Hace varios años que la pulseada por “separar la obra del artista” la viene ganando el asunto de hablar del artista. Pienso que en este asunto el progresismo (me refiero a su versión más infantil y chabacana de internet) sí tiene bastante parte de culpa; es notable, por ejemplo, lo que sucede cuando una figura pública intenta disculparse honestamente por una mala conducta pasada para recibir, casi invariablemente, un “lo que hiciste no tiene perdón”. Lo que sigue (es ilustrativo el caso de Louis C.K.) es, o bien, el retiro total de la vida pública, o bien la adopción de dicha figura por parte de la derecha, que no juzga tanto y aparece entonces como un espacio más amable.
Pero así y todo, pienso que esta veta victoriana del progresismo (anticristiana, incluso) no es el único factor importante en lo que ha pasado con los Oscar, que es un microcosmos de la discusión pública sobre el arte en general, al menos en contextos masivos. Lo que sucede es que nadie quiere hablar de las películas, ni de los libros, ni de las obras de teatro, ni de la música.

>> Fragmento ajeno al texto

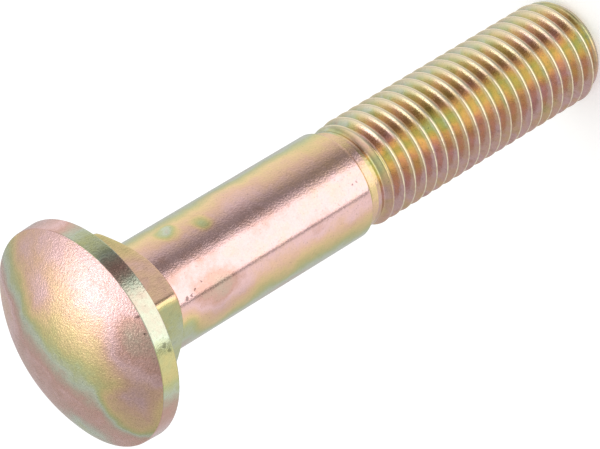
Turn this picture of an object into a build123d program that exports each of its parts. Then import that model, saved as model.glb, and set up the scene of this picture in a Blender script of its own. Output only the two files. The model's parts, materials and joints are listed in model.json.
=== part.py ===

Yo misma, confieso, fui a ver Emilia Pérez con una opinión plenamente formada por recortes de Internet (que se confirmó en algunos sentidos y fue refutada en otros); yo misma pienso que ya leí tanto en Twitter sobre algunas películas que ni siquiera necesito verlas. Tan importante como el goce de la cancelación, pienso, es la transformación que han atravesado nuestros cerebros en la última década: no se trata solo de la pérdida de la capacidad de prestar atención, aunque en gran parte sí, sino también de una especie de sesgo absoluto hacia lo que percibimos como “información”.
No hablamos de los artistas solo porque tengamos ganas de ordenarlos moralmente. Hablamos tanto de los artistas, también, porque no queremos hablar de las obras. Hablar de obras no es solamente difícil; es improductivo, es hablar de mundos de fantasía, de cosas que no tienen que ver con el mundo y que no sirven para nada. Hablar sobre coordinadores de intimidad o inteligencia artificial o qué sería una representación correcta de México parece, en cambio, estar teniendo conversaciones “importantes”; estar hablando de verdades, de hechos, de esos facts that don´t care about your feelings, como decía la gorrita de los republicanos (“a los hechos no les importan tus emociones”).
Es una tragedia que hablar de “hechos”, encima, se confunda con hablar de la politicidad de una obra; porque efectivamente, todas estas películas que están nominadas a los Oscar tienen problemas (no en el sentido moral, sino en el sentido de enigmas, cuestiones a resolver) políticos interesantísimos, todos mayormente ausentes de la discusión pública. Y una última cosa: leo muchos conservadores, que a veces con buena intención, dicen que lo importante es “si la película es buena”. Creo, reitero, que esa es una buena dirección para la discusión, pero vuelve a errarle al problema central: nadie sabe con certeza si una película es buena, si una novela es buena, si una obra de teatro es buena. Las discusiones estéticas siempre están marcadas por esa incertidumbre: podemos argumentar, discutir, sofisticar nuestros razonamientos, pero en última instancia es imposible acabar con los desacuerdos en el arte. En el fondo, si la discusión estética hoy ha quedado completamente sepultada por los chismes sobre lo políticamente correcto es porque es ese pluralismo irresoluble sin ganadores inequívocos lo que no podemos soportar.